The 2021 Nobel Prize in Literature was awarded to the Tanzanian-born British novelist Abdulrazak Gurnah who the Swedish Academy members praised "for his uncompromising and compassionate penetration of the effects of colonialism and the fate of the refugee in the gulf between cultures and continents." The winner was announced on October 7, 2021, by Mats Malm, permanent secretary of the Swedish Academy.
The 1970 Nobel Prize in Literature was awarded to the Russian novelist Aleksandr Solzhenitsyn (1918–2008) "for the ethical force with which he has pursued the indispensable traditions of Russian literature." For political reasons he would not receive the prize until 1974. Solzhenitsyn is the fourth Russian recipient of the prize after Ivan Bunin in 1933, Boris Pasternak in 1958 and Mikhail Sholokhov in 1965.
The 2009 Nobel Prize in Literature was awarded to the Romanian-German author Herta Müller "who, with the concentration of poetry and the frankness of prose, depicts the landscape of the dispossessed." She is the ninth German-language writer to become a recipient of the prize after Günter Grass in 1999.
The 2007 Nobel Prize in Literature was awarded to the British novelist Doris Lessing (1919–2013) as "that epicist of the female experience, who with scepticism, fire and visionary power has subjected a divided civilisation to scrutiny." Lessing was the oldest person ever, at age 88, to receive the Nobel Prize in Literature followed by the German historian Theodor Mommsen, who received the prize at age 85. She is also the third-oldest Nobel laureate in any category.

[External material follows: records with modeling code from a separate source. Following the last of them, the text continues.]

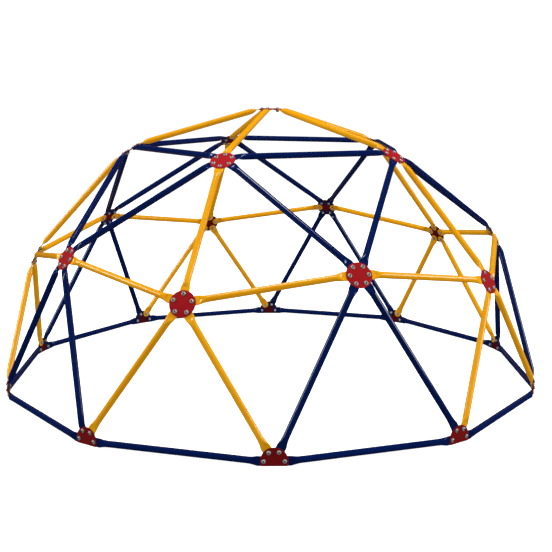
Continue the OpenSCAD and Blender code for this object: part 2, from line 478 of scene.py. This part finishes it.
TOP_ROUND = 1.0 * MM
BACK_ROUND = 0.5 * MM
HOLE_ROUND = 0.35 * MM
CORNER_R = 3 * MM
EDGE_STEPS = 4
# Painted shade on the plates' edges and in their holes.
SIDE_SHADE = -0.75
DISC_STEPS = 120
CORNER_STEPS = 6
CHORD_STEPS = 29
HOLE_STEPS = 32


def disc_outline(inset):
    turn = np.linspace(0, 2 * math.pi, DISC_STEPS, endpoint=False)
    return (PLATE_R - inset) * np.stack([np.cos(turn), np.sin(turn)], axis=1)


def cut_disc_outline(inset):
    """A disc cut off along the ground, with small round corners. Local Y is up."""
    radius, corner = PLATE_R - inset, CORNER_R - inset
    corner_y = CORNER_R - BASE_H
    corner_x = math.sqrt((PLATE_R - CORNER_R) ** 2 - corner_y ** 2)
    meet = math.atan2(corner_y, corner_x)
    big = np.linspace(meet, math.pi - meet, DISC_STEPS)
    small = np.linspace(math.pi - meet, 1.5 * math.pi, CORNER_STEPS + 1)[1:]
    arc = radius * np.stack([np.cos(big), np.sin(big)], axis=1)
    left = corner * np.stack([np.cos(small), np.sin(small)], axis=1)
    left += np.array([-corner_x, corner_y])
    right = (left * [-1, 1])[::-1]
    bottom = np.linspace(left[-1], right[0], CHORD_STEPS + 1)[1:-1]
    return np.concatenate([arc, left, bottom, right])


def rounded_profile(top, back):
    """Steps of a plate's edge, as (inset from the outline, height, wear and painted shade), from
    back to face.
    """
    quarter = np.linspace(0, math.pi / 2, EDGE_STEPS + 1)
    rise = [(back * (1 - math.sin(a)), back * (1 - math.cos(a)), SIDE_SHADE) for a in quarter]
    fall = []
    for a in quarter:
        wear_shade = SIDE_SHADE if a == 0 else math.sin(2 * a)
        fall.append((top * (1 - math.cos(a)), PLATE_T - top * (1 - math.sin(a)), wear_shade))
    return rise + fall


def plate_mesh(name, outline, hole_centres):
    """A hub plate with an eased outline and a round hole, also eased, for each bolt."""
    shape = bmesh.new()
    wear_and_shade = shape.verts.layers.float.new("wear_and_shade")

    def wall(loop_at, profile):
        """A band of quads along a profile. Returns its first and its last loop of vertices."""
        loops = []
        for inset, height, wear_shade in profile:
            loop = [shape.verts.new((x, y, height)) for x, y in loop_at(inset)]
            for vert in loop:
                vert[wear_and_shade] = wear_shade
            loops.append(loop)
        for low, high in zip(loops, loops[1:]):
            for k in range(len(low)):
                n = (k + 1) % len(low)
                shape.faces.new((low[k], low[n], high[n], high[k]))
        return loops[0], loops[-1]

    backs, fronts = [], []
    back, front = wall(outline, rounded_profile(TOP_ROUND, BACK_ROUND))
    backs.append(back)
    fronts.append(front)
    turn = np.linspace(0, 2 * math.pi, HOLE_STEPS, endpoint=False)
    circle = np.stack([np.cos(turn), np.sin(turn)], axis=1)
    for centre in hole_centres:
        back, front = wall(
            lambda inset: centre + (HOLE_R + inset) * circle,
            rounded_profile(HOLE_ROUND, HOLE_ROUND),
        )
        backs.append(back)
        fronts.append(front)
    for loops in (backs, fronts):
        edges = []
        for loop in loops:
            for k, vert in enumerate(loop):
                other = loop[(k + 1) % len(loop)]
                edges.append(shape.edges.get((vert, other)))
        bmesh.ops.triangle_fill(shape, use_beauty=True, edges=edges)
    return finish_shape(shape, bpy.data.meshes.new(name))


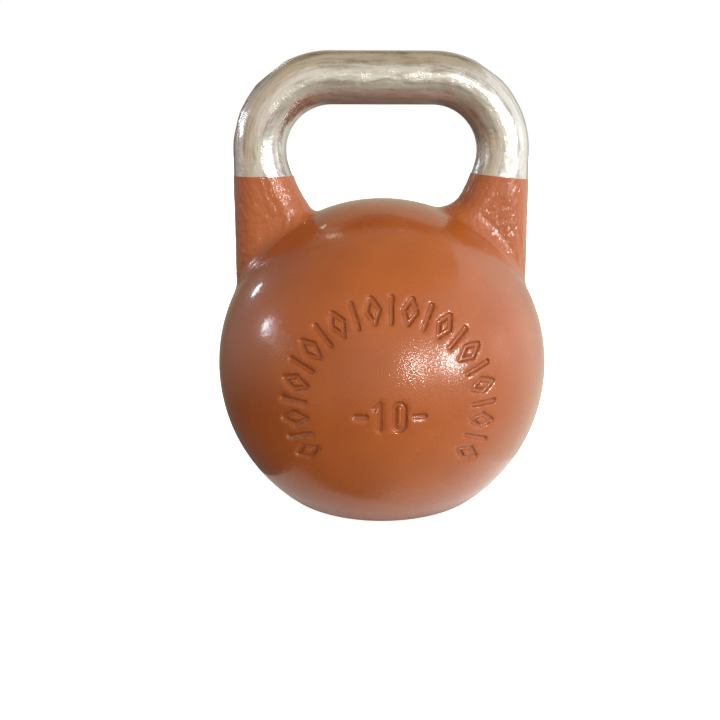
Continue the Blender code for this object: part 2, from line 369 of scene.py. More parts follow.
def onto_surface(points, distance, rounds=8, longest=0.002):
    """Moves points on to the surface where the distance is nought."""
    for _ in range(rounds):
        slope = slope_of(distance, points)
        steep = np.maximum((slope**2).sum(axis=1), 1e-6)
        move = -(distance(points) / steep)[:, None] * slope
        size = np.linalg.norm(move, axis=1, keepdims=True)
        points = points + move * np.minimum(1.0, longest / np.maximum(size, 1e-12))
    return points


# ---------------------------------------------------------------- mesh helpers


def vertex_places(mesh):
    places = np.empty(len(mesh.vertices) * 3)
    mesh.vertices.foreach_get("co", places)
    return places.reshape(-1, 3)


def set_vertex_places(mesh, places):
    mesh.vertices.foreach_set("co", places.ravel())
    mesh.update()


def set_attribute(mesh, name, values):
    """Stores one number, or one vector, for each vertex."""
    values = np.asarray(values, dtype=np.float32)
    kind, field = ("FLOAT", "value") if values.ndim == 1 else ("FLOAT_VECTOR", "vector")
    attribute = mesh.attributes.new(name, kind, "POINT")
    attribute.data.foreach_set(field, values.ravel())


def add_object(name, mesh):
    obj = bpy.data.objects.new(name, mesh)
    bpy.context.scene.collection.objects.link(obj)
    return obj


def mesh_of(shape, name):
    bmesh.ops.recalc_face_normals(shape, faces=shape.faces)
    mesh = bpy.data.meshes.new(name)
    shape.to_mesh(mesh)
    shape.free()
    return mesh


def apply_modifiers(obj):
    """Turns what an object's modifiers make into its own mesh."""
    graph = bpy.context.evaluated_depsgraph_get()
    mesh = bpy.data.meshes.new_from_object(obj.evaluated_get(graph))
    obj.modifiers.clear()
    obj.data = mesh


def skin_rings(shape, rings, closed=True):
    """Joins rings of points, of equal count, into a tube, and closes its ends."""
    rows = [[shape.verts.new(point) for point in ring] for ring in rings]
    for lower, upper in zip(rows, rows[1:]):
        for i in range(len(lower)):
            j = (i + 1) % len(lower)
            shape.faces.new((lower[i], lower[j], upper[j], upper[i]))
    if closed:
        shape.faces.new(rows[0])
        shape.faces.new(rows[-1])
    return rows


def rough_noise(points, scale, seed, stretch=(1.0, 1.0, 1.0)):
    """Smooth noise from -1 to 1, of about the given feature size in metres."""
    scaled = points / (scale * np.asarray(stretch)) + seed
    return np.array([noise.noise(Vector(p)) for p in scaled])


# ---------------------------------------------------------------- the marks


def stroke_distance(u, v, start, end):
    """Distance in the marks' own plane to a straight stroke."""
    along = np.array(end) - np.array(start)
    length = max(float(along @ along), 1e-12)
    share = np.clip(((u - start[0]) * along[0] + (v - start[1]) * along[1]) / length, 0.0, 1.0)
    return np.hypot(u - start[0] - share * along[0], v - start[1] - share * along[1])


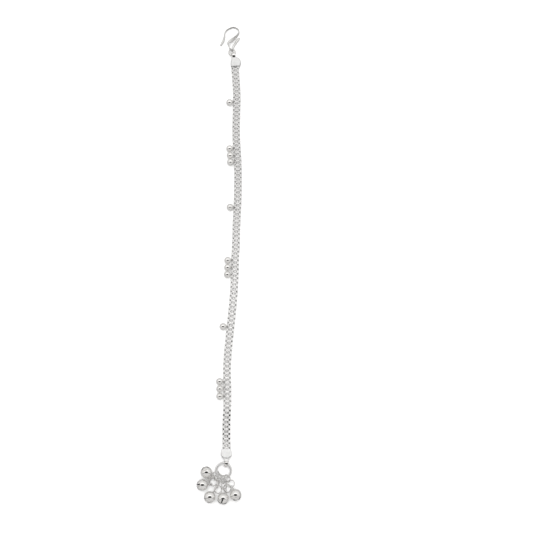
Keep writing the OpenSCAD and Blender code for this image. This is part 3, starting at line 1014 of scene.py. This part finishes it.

She became the 11th woman to be awarded the prize.
The 2004 Nobel Prize in Literature was awarded to the Austrian writer Elfriede Jelinek "for her musical flow of voices and counter-voices in novels and plays that with extraordinary linguistic zeal reveal the absurdity of society's clichés and their subjugating power". She is the tenth female and the first Austrian Nobel laureate followed by Peter Handke in 2019.
The 1993 Nobel Prize in Literature was awarded to the African-American novelist Toni Morrison (1931–2019) "who in novels characterized by visionary force and poetic import, gives life to an essential aspect of American reality." Morrison was awarded before the third novel of the Beloved Trilogy was published. She became the first black woman of any nationality and the second American woman to win the prize since Pearl S. Buck in 1938. She is also the 8th woman to receive the prize.
The 1991 Nobel Prize in Literature was awarded to the South African activist and writer Nadine Gordimer (1923–2014) "who through her magnificent epic writing has – in the words of Alfred Nobel – been of very great benefit to humanity." She is the 7th female and first South African recipient of the prize followed by J. M. Coetzee in 2003.
The 2000 Nobel Prize in Literature was awarded to the Chinese émigré writer Gao Xingjian "for an æuvre of universal validity, bitter insights and linguistic ingenuity, which has opened new paths for the Chinese novel and drama." He is the first Chinese recipient of the prize followed by Mo Yan in 2012.